Just as managing editors are lamenting the fact that the magic word technocracy no longer possesses that extra something--front page allurement--the inventive genius of the American mind conceives another startling idea for doctoring the ills of the stricken world. "Biocracy" is the name for it, and it is a rival to the technocratic cure-all.
The new hypothesis is the brain-child of Dr. Walter B. Cannon, Harvard physiologist, and it proposes the application of simple biological laws to economic and social problems. The basis of the theory according to its founder rests upon the similarity of the body politic to the human body in susceptibility to maladjustment.
Just what the champion of the new doctrine means by stating that the theory utilizes the "calm and sensible equilibrium" is not absolutely clear; nor, is it apparent just what the biological basis for the solution of financial, industrial and governmental problems actually may be.

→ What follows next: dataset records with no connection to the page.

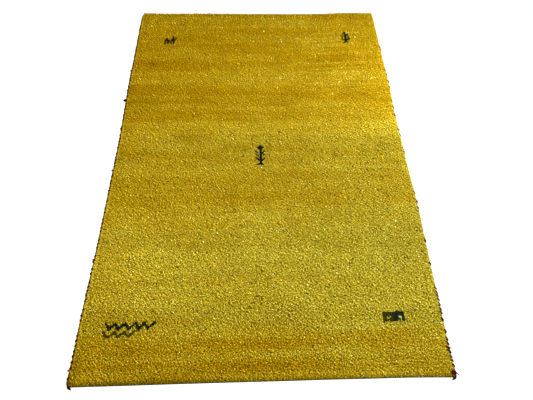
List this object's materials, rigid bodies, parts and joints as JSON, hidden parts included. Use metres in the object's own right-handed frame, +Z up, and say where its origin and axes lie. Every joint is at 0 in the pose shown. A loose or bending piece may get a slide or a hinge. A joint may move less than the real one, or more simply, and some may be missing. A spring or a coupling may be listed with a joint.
{
  "type": "gabbeh rug",
  "caption": "Hand-knotted golden wool pile rug lying flat, with dark overcast side cords, loose yarn ends and knotted near corners.",
  "frame": {"origin": "middle of the nominal 1.2 m by 1.8 m rectangle, on the underside where the rug rests", "axes": "+X across the rug to the right, +Y along the rug away from the near end, +Z up from the floor"},
  "size_m": [1.2197, 1.818, 0.0165],
  "materials": {
    "golden_wool_pile": "matt hand-knotted wool pile, golden yellow with bands of lighter and deeper dye",
    "dark_wool_overcasting": "matt thick wool yarn, dark maroon"
  },
  "bodies": {
    "root": {"pile_field": "golden_wool_pile", "selvedge_left": "dark_wool_overcasting", "selvedge_right": "dark_wool_overcasting"}
  },
  "joints": []
}
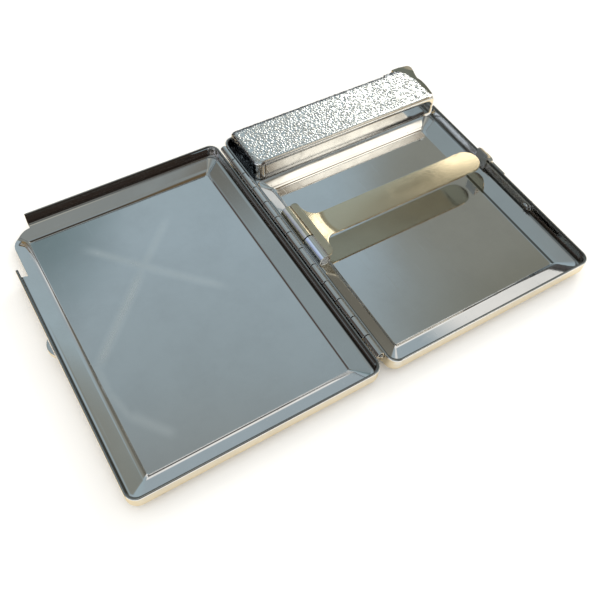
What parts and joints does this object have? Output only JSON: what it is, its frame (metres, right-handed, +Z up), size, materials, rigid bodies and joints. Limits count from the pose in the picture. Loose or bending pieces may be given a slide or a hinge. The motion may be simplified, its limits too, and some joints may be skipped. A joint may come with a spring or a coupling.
{
  "type": "cigarette case with built-in lighter",
  "caption": "Hinged pressed-metal cigarette case lying open, with a sprung retainer arm, a push-button clasp and a petrol lighter in an embossed sleeve along one end.",
  "frame": {"origin": "middle of the underside of the base's flat panel, on the table the open case lies on", "axes": "+X across the open case from the lid to the base, +Y along the hinge towards the lighter, +Z up from the table"},
  "size_m": [0.1634, 0.1046, 0.0114],
  "materials": {
    "chrome": "polished chromium plate with fine scratches and smudges",
    "satin_gilt": "satin, warm tone",
    "embossed_chrome": "fine pebbled embossing, plated",
    "spring_steel": "drawn steel",
    "brass": "dull brass",
    "cotton": "cotton",
    "flint": "sintered grey",
    "tool_steel": "cut and hardened"
  },
  "bodies": {
    "base": {"base_shell": "chrome", "base_hinge_leaf": "chrome", "hinge_pin": "spring_steel", "retainer_bracket": "satin_gilt", "retainer_pin": "spring_steel", "retainer_spring": "spring_steel", "clasp_rivet": "chrome", "clasp_plate": "chrome", "lighter_sleeve": "embossed_chrome", "sleeve_rivet_1": "chrome", "sleeve_rivet_2": "chrome", "lighter_frame": "brass", "fuel_tank": "brass", "wadding_front": "cotton", "wadding_back": "cotton", "wick_tube": "brass", "wick": "cotton", "flint_tube": "brass", "flint_spring": "spring_steel", "flint": "flint", "lever_pin": "spring_steel", "lever_spring": "spring_steel"},
    "lid": {"lid_shell": "chrome", "lid_hinge_leaf": "chrome", "lid_catch": "chrome"},
    "retainer": {"retainer_arm": "satin_gilt"},
    "clasp": {"clasp_spring": "spring_steel", "clasp_button": "chrome", "clasp_hook": "spring_steel"},
    "lever": {"snuffer_lever": "chrome"},
    "wheel": {"striker_wheel": "tool_steel"},
    "filler": {"filler_screw": "brass"},
    "flint_plug": {"flint_screw": "brass"}
  },
  "joints": [
    {"name": "lid_hinge", "type": "hinge", "parent": "base", "child": "lid", "pos_m": [-0.04045, 0, 0.00765], "axis": [0, 1, 0], "range_deg": [0, 180]},
    {"name": "arm_hinge", "type": "hinge", "parent": "base", "child": "retainer", "pos_m": [-0.03575, 0.00104, 0.0072], "axis": [0, 1, 0], "range_deg": [-100, 4], "stiffness_Nm_per_rad": 0.02},
    {"name": "clasp_push", "type": "hinge", "parent": "base", "child": "clasp", "pos_m": [0.03775, -0.02296, 0.0056], "axis": [0, 0, 1], "range_deg": [0, 2.8], "stiffness_Nm_per_rad": 1.2},
    {"name": "lever_pivot", "type": "hinge", "parent": "base", "child": "lever", "pos_m": [0.03205, 0.0415, 0.0076], "axis": [0, 0, 1], "range_deg": [0, 20], "stiffness_Nm_per_rad": 0.08},
    {"name": "wheel_pivot", "type": "hinge", "parent": "base", "child": "wheel", "pos_m": [0.03205, 0.0415, 0.0076], "axis": [0, 0, 1], "range_deg": [-1, 22]},
    {"name": "filler_turn", "type": "hinge", "parent": "base", "child": "filler", "pos_m": [-0.02845, 0.0464, 0.0076], "axis": [1, 0, 0], "continuous": true},
    {"name": "flint_screw_turn", "type": "hinge", "parent": "base", "child": "flint_plug", "pos_m": [-0.02845, 0.0415, 0.0076], "axis": [1, 0, 0], "continuous": true}
  ],
  "couplings": [
    {"joint": "wheel_pivot", "follows": "lever_pivot", "ratio": 1}
  ]
}
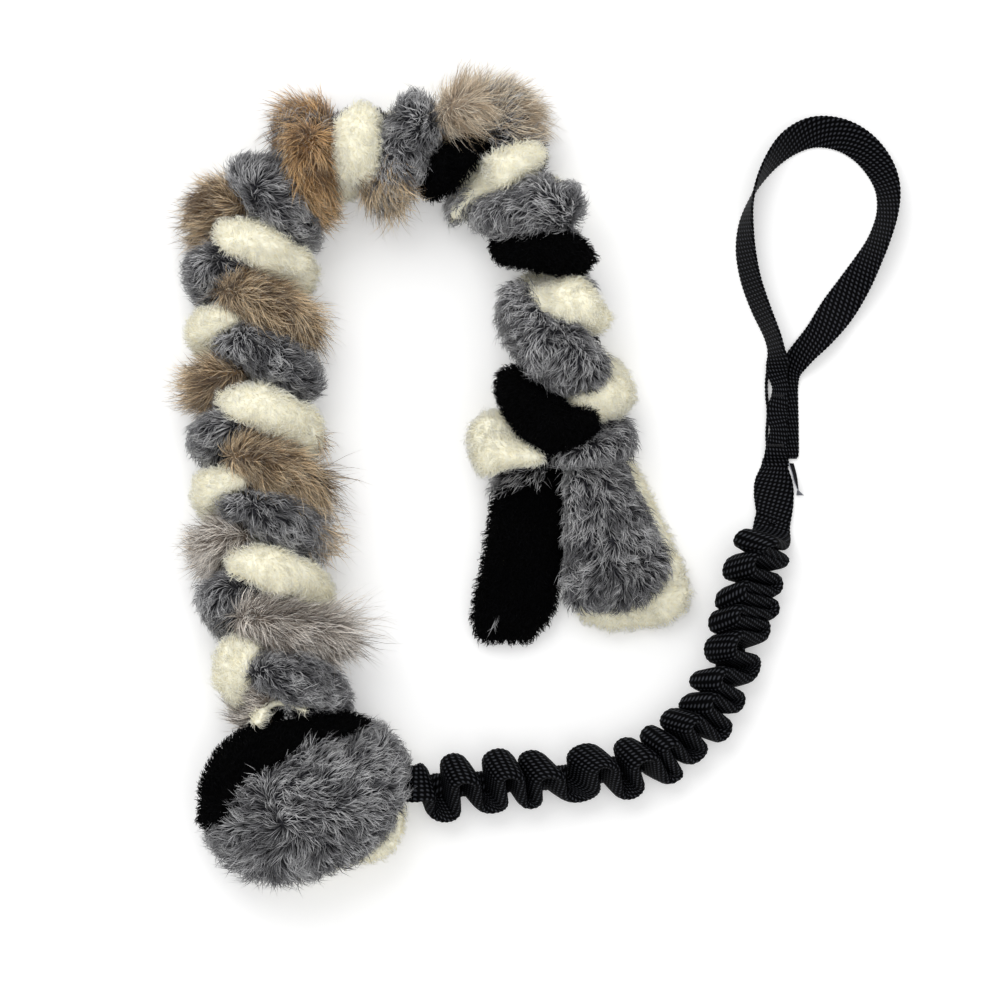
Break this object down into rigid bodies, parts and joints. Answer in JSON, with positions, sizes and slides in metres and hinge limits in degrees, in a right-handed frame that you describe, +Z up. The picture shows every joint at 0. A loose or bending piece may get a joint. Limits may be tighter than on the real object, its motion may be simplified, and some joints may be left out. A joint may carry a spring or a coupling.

Obscurity may prove to be one of the theory's strong points of appeal, however, for in the light of current history certainly, the attractiveness of novel schemes seems to vary inversely with their capacity to be clearly understood.
The eagerness with which such cure-alls are seized by the American public gives a very good indication of the general feeling of despondency and gloom caused by the depression. The average American is willing to grasp at a straw and to cling tenaciously until the last vestige of hope is withdrawn. It is a bad sign of the times. After Biocracy what? Cornell Daily Sun.